Segundo a internacionalista Lucia Sestokas, uma das autoras do estudo, existem vários fatores que justificam o aumento do encarceramento feminino no período, e o endurecimento da Lei de Drogas é só “um deles”.

Ela ressalta, contudo, que o envolvimento dessas mulheres com o tráfico se deve a uma necessidade de “geração e complementação de renda”, em razão da “dificuldade de acesso ao mercado de trabalho”.

— A partir do nosso trabalho no ITTC, a gente vê que as mulheres trabalham no comércio de drogas porque [com esse trabalho] elas têm flexibilidade para ficar em casa e cuidar dos filhos, já que isso acaba se tornando uma responsabilidade delas, e não dos pais.

Segundo o Ministério da Justiça, 50% das mulheres presas têm entre 18 e 29 anos, 66% é negra e mais da metade não chegou a completar o ensino fundamental.

“A maioria dessas mulheres ocupa uma posição coadjuvante nesse tipo de crime, realizando serviços de transporte de drogas e pequeno comércio; muitas são usuárias, sendo poucas as que exercem atividades de gerência do tráfico”, diz o relatório do MJ.

Segundo a cientista social Nathalia Oliveira, também autora da pesquisa, as mulheres presas são “predominantemente mães, provedoras do lar, rés primárias e são presas por crimes sem violência”.

América Latina

O levantamento do ITTC mostrou que o encarceramento massivo de mulheres por tráfico de drogas não é uma exclusividade do Brasil.

O México descriminalizou em 2009 a posse de pequenas quantidades para consumo de ópio, maconha, cocaína, LSD, metanfetaminas e heroína. De 2010 a 2015, a população carcerária total aumentou 16,5%. Para as mulheres subiu 36%, após uma queda de 5% no quinquênio anterior.

No ano de 2013, 48% das mulheres presas no México foram processadas por delitos relacionados a drogas.

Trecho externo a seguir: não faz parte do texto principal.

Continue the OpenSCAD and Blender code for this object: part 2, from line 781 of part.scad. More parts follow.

Na Colômbia, uma lei de 2009 descriminalizou a posse de quantidades limitadas de maconha, haxixe e cocaína. A população carcerária geral aumentou 72% entre 2008 e 2015. Não há dados relativos a mulheres, mas se sabe que 45% delas foram presas nos últimos 15 anos por delitos envolvendo o tráfico.

O Equador despenalizou o consumo em 1991 e estabeleceu pena mínima de 12 anos para o tráfico. De lá para cá, a população carcerária total cresceu 237%. Não há dados relativos à taxa feminina. Contudo, enquanto os delitos por tráfico atingem 17% do total de presos, para as mulheres esse índice chega a 43%.

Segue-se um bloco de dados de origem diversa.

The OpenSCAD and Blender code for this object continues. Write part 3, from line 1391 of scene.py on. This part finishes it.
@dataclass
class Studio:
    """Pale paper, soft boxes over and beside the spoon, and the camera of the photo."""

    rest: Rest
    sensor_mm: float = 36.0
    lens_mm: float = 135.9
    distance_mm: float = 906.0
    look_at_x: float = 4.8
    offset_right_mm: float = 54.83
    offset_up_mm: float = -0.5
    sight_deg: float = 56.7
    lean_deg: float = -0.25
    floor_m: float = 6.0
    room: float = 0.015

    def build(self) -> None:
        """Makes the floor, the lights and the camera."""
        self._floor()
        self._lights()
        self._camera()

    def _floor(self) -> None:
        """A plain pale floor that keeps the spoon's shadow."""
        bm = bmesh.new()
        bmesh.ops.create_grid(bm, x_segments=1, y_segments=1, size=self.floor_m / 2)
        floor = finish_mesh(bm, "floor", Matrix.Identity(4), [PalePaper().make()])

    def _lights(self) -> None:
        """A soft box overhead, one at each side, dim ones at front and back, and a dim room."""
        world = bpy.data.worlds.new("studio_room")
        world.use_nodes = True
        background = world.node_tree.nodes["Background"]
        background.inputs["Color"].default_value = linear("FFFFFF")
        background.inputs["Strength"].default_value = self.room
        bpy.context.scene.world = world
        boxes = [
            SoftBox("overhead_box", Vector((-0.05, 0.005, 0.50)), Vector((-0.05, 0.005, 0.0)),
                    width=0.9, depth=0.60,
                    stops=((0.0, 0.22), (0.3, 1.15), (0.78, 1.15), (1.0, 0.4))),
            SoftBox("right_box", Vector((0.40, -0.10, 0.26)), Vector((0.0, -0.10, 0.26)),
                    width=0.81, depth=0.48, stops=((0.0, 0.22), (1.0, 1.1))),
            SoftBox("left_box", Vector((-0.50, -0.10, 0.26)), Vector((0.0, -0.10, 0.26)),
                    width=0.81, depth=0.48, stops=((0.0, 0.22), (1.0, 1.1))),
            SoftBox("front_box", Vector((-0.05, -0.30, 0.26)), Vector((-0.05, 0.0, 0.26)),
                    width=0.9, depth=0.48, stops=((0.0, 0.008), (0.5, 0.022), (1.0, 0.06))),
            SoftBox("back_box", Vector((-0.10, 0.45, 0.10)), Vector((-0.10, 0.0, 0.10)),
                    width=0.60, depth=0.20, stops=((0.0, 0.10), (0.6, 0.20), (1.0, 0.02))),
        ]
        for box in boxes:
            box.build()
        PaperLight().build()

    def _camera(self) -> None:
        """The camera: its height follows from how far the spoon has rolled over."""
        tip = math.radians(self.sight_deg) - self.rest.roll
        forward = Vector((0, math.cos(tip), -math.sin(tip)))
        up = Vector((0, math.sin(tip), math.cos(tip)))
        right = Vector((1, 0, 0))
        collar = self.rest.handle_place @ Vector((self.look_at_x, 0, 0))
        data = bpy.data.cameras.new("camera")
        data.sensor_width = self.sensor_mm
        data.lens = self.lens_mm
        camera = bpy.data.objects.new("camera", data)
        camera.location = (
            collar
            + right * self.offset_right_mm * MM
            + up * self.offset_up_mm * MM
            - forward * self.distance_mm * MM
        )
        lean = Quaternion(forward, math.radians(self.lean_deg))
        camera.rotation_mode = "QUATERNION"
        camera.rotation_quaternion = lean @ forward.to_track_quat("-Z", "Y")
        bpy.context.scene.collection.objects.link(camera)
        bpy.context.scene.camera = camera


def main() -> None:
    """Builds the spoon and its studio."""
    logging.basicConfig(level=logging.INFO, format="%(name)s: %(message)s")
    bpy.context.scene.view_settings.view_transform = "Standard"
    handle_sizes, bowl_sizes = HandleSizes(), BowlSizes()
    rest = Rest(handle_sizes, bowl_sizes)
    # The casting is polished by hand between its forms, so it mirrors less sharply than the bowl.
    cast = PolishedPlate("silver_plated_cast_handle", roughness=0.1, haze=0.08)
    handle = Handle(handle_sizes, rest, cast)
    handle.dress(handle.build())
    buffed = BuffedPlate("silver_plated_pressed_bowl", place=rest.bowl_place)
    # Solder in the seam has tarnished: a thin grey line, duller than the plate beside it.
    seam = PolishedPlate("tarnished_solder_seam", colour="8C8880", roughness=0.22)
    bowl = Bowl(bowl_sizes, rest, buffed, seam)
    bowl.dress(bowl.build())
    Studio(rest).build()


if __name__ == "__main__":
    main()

Na Bolívia, que descriminalizou o uso em 1988, a população carcerária quadriplicou desde então, chegando a 13.468 presos (em 2013). Desse universo, 1.724 eram mulheres, sendo que 48% delas respondem por delitos relacionados a drogas.

A situação das detentas no país andino sofreu alterações só no ano 2000, a partir da adoção de perdões judiciais para mulheres e benefícios para mães e grávidas. Com isso, o número de presas por envolvimento com o tráfico caiu 17% entre 2000 e 2012.

A Argentina, em 2009, despenalizou a posse de pequenas quantidades, mas manteve a pena de 4 a 15 anos para o comércio, estabelecida por lei de 1989. O número de mulheres presas por delitos relacionados a drogas entre 1989 e 2008 aumentou 271%.

Para se ter uma ideia da diferença para homens e mulheres na Argentina, no ano de 2013, “somente” 10,8% de todas as pessoas presas eram acusadas de tráfico, enquanto que 65% do total de mulheres presas foram por delitos relacionados às drogas.